Oral presentations of the research findings will be held on April 17. Oral presentations should be no longer than 15 minutes (I will keep time!). You will be assigned a specific time for your oral presentation, according to your research topic.

If you encounter any problems pertaining to this research project (choosing a topic, obtaining the data, analyzing the data, writing the research paper, etc.) come and talk to me.



Bernard, H. Russell. 2000. Social Research Methods. Qualitative and Quantitative Approaches. Thousand Oaks, CA: Sage (pp. 87-92).


Johnson, William A., Jr., Richard P. Retting, Gregory M. Scott, and Stephen M. Garrison. 2002. The Sociology Student Writer’s Manual. 3rd Ed. Upper Saddle River, NJ: Prentice Hall.


Lomand, Turner C. 2007. Social Science Research. A Cross Section of Journal Articles for Discussion and Evaluation, 5th Edition. Los Angeles, CA: Pyrczak (Appendix A).

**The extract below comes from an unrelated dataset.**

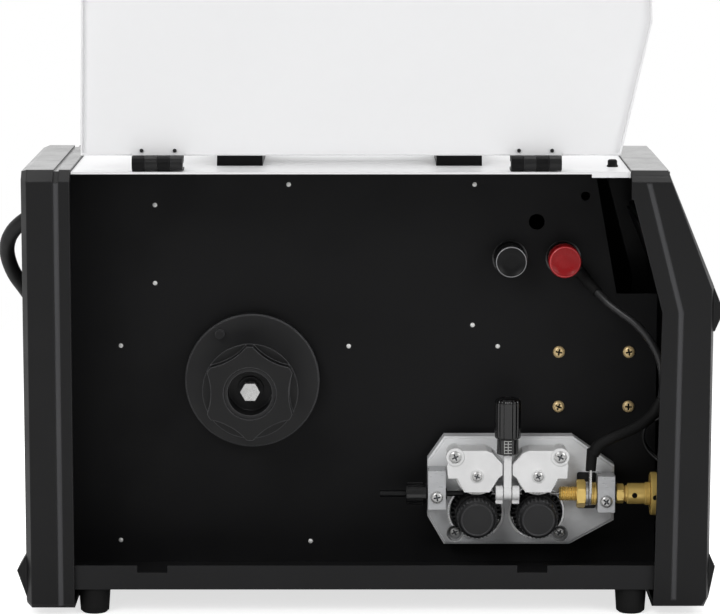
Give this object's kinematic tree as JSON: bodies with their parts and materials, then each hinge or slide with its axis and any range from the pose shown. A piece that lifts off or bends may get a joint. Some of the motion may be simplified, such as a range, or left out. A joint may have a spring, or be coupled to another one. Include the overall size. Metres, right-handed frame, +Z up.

Maimon, Elaine P., Janice H. Peritz, and Kathleen Blake Yancey. 2010. A Writer’s Resource. A Handbook for Writing and Research. 3rd Edition. New York: McGraw-Hill.


Pyrczak, Fred and Randall R. Bruce. 2000. Writing Empirical Research Reports. A Basic Guide for Students of the Social and Behavioral Sciences. 3rd Ed. Los Angeles, CA: Pyrczak Publishing.


Sweet, Stephen A. and Karen Grace-Martin. 2012. Data Analysis with SPSS. A First Course in Applied Statistics, 4th Edition. Boston, MA: Allyn and Bacon (Ch. 9 & 10).